Après s’en être pris au duo chiite et à Hassan Diab, sunnite, premier ministre désigné qu’il a accusé d’être l’homme du Hezbollah (chiite), ce qui n’a pas manqué de provoquer la colère de la rue sunnite et de créer des tensions avec les chiites, Saad Hariri a désormais un ton plus apaisé envers eux. Il préfère s’en prendre au CPL, la principale formation chrétienne, qu’il accuse de vouloir contrôler le prochain gouvernement. Ce qui n’est pas la réalité. 

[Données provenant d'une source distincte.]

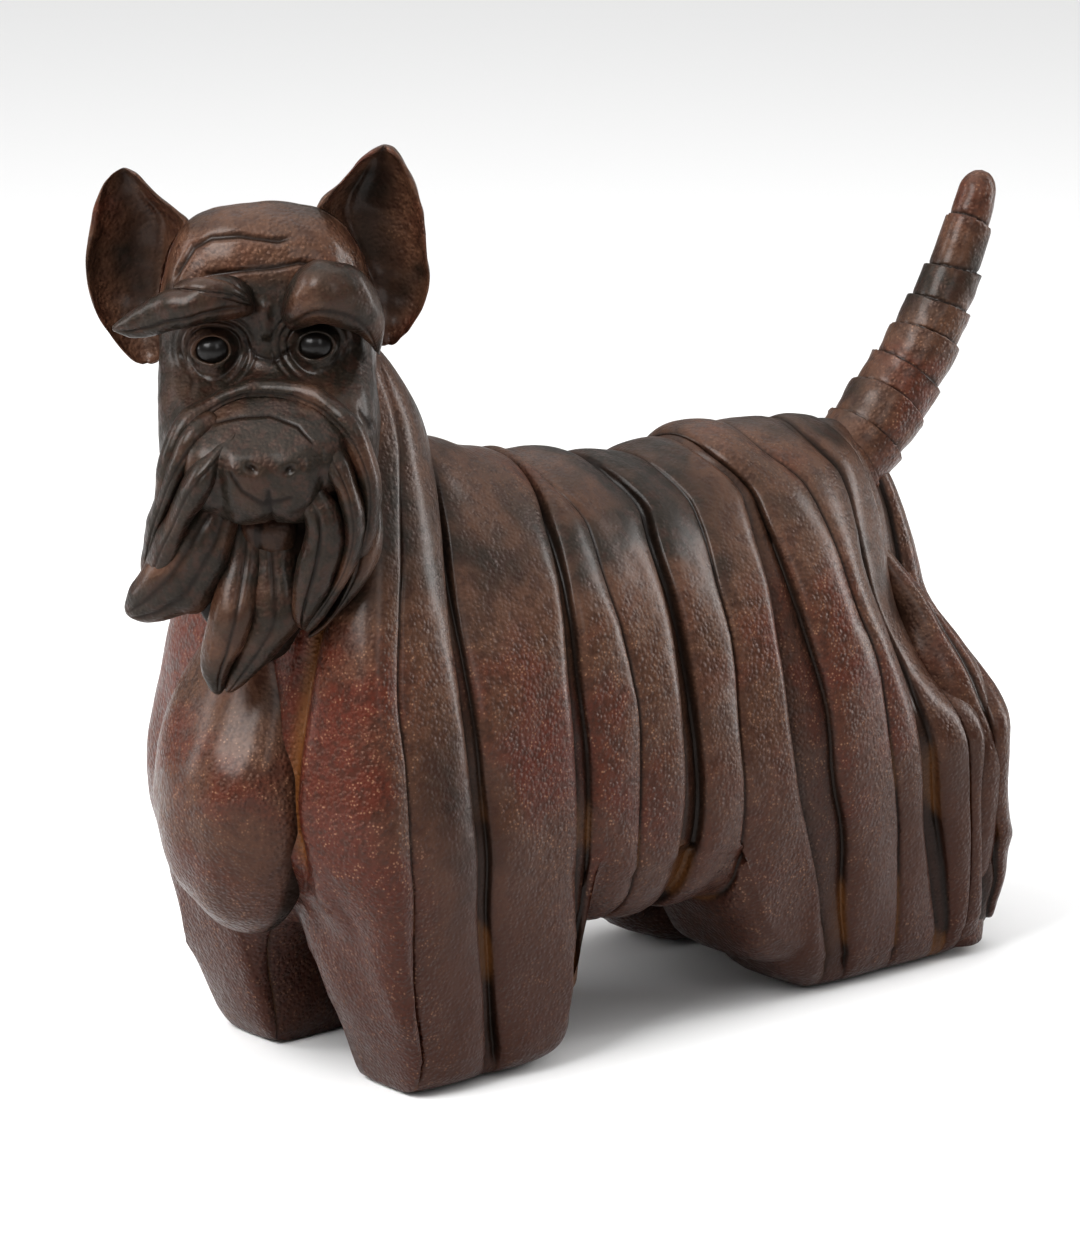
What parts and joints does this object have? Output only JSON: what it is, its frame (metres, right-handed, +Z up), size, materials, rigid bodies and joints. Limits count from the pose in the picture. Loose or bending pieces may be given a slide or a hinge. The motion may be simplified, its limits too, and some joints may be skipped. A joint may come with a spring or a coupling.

En effet, Hassan Diab veut constituer un gouvernement de 18 ministres technocrates, spécialistes dans leurs domaines, se partageant 22 portefeuilles ministériels. Dans ce cas, le prochain gouvernement compterait 4 sunnites (choisis par Hassan Diab), 4 chiites (choisis par le duo chiite : deux par le mouvement Amal et deux par le Hezbollah), 1 druze (choisi par Talal Arslane, l’un des rivaux de Walid Joumblatt) et 9 chrétiens. D’après les dernières informations, Hassan Diab aurait choisi 3 personnalités chrétiennes : Damianos Kattar, Petra Khoury et Marie-Claude Najm. Le courant Marada aurait choisi 1 personnalité chrétienne : Lamia Yammine-Doueihy. Le parti Tachnag aurait choisi la personnalité arménienne : Varté Ohanian. Pressenti pour le ministère des Affaires étrangères, Nassif Hitti, ancien ambassadeur de la Ligue des États arabes en France, n’est pas un proche du CPL. En réalité, le CPL n’aurait donc choisi que 3 personnalités chrétiennes : Ayman Haddad, Raymond Ghajar et Manal Moussallem.